In particular, dreams and imaginations surprise us with a creativity we have not made ourselves, despite the importance of our agency. When we consider Roesler’s investigations into the structural analysis of dreams (Roesler, 2025, in print), the dreaming ego’s agency in dream series is a vital sign of progress. The agency is a sign of vitality not only in our daily conscious endeavours but also in dreams, imagination, and in all non‐directed phantasy thinking, which Jung contrasts with directed thinking. Finding in non‐directed phantasy thinking is finding without searching, finding by serendipity.
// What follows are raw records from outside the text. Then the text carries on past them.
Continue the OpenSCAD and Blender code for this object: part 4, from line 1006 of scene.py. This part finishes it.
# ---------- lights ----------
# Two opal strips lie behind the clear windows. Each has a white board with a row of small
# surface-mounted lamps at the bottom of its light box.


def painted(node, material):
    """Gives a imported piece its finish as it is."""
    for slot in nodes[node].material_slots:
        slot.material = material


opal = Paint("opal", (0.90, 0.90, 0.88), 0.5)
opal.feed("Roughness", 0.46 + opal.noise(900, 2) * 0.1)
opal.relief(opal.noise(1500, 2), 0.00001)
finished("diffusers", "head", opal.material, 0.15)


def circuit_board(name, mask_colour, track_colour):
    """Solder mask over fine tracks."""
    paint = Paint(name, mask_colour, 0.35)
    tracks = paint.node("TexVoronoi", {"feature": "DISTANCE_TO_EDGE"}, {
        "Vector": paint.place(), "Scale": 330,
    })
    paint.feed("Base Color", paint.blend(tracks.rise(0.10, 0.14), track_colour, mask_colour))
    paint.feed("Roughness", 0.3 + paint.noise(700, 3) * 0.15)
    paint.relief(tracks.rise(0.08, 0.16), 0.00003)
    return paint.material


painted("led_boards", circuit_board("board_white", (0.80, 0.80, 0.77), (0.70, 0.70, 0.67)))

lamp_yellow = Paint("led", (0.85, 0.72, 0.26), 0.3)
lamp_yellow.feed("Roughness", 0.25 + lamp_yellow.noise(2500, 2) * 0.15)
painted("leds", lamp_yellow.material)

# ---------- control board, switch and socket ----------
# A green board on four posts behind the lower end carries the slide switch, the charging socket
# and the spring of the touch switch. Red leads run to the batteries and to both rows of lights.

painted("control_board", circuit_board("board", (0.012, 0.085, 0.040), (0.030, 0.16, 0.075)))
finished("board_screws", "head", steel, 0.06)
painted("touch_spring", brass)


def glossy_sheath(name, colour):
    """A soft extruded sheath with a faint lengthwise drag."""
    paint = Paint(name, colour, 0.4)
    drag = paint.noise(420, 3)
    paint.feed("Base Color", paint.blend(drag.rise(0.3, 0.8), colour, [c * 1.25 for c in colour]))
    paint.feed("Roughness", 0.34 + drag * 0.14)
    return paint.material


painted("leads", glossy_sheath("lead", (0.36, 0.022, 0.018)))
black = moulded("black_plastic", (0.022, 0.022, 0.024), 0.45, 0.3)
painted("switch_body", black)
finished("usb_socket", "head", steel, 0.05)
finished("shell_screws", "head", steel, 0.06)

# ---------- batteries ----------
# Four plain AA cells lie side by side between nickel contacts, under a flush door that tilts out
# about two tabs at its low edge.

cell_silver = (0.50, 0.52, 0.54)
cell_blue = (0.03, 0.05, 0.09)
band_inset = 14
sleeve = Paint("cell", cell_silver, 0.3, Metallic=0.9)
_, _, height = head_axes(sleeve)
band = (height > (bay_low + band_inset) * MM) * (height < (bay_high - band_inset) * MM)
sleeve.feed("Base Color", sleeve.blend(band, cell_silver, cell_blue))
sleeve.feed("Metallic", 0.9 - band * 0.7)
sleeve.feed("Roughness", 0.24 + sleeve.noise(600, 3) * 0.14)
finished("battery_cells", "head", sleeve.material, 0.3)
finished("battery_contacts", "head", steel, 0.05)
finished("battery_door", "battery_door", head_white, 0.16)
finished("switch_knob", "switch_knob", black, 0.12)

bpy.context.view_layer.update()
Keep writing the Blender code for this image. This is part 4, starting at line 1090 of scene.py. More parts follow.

Conclusion: Coming Full Circle
I have tried to show that spiritual transformation is not a linear but a circular process. Knowledge in Bion’s sense tries to grasp concepts and understand them through definitions. That is why many researchers and interested scholars put effort into the definitions of spirituality. Conversely, spiritual life is not about grasping concepts but being seized (ergriffen) by the spirit. Accordingly, we see the same movement in Bion’s *Faith in O
- and the Jungian ego‐self axis. In other words, there are the active component of agency and the more passive and receptive dimension of being seized by the spirit. Transformations, on the one hand, comprise an active process of modelling attitudes, relationships, and the outer world: the dream ego’s progressive agency in the context of a dream series. On the other hand, transformation is gratitude and acceptance of createdness, as Ignatius of Loyola says, often quoted by Jung. Createdness transforms an acting subject into a spiritual person, opening themselves towards transcendence. Imagination, and even more dreaming, remind us that we are active, although not only knowing K but searching the unknown O in an apophatic way A. Apophatic in the tradition of negative theology reminds us that we can never control nor define God, that we cannot dispose of God. This spiritual experience can also inform our attitude as analysts.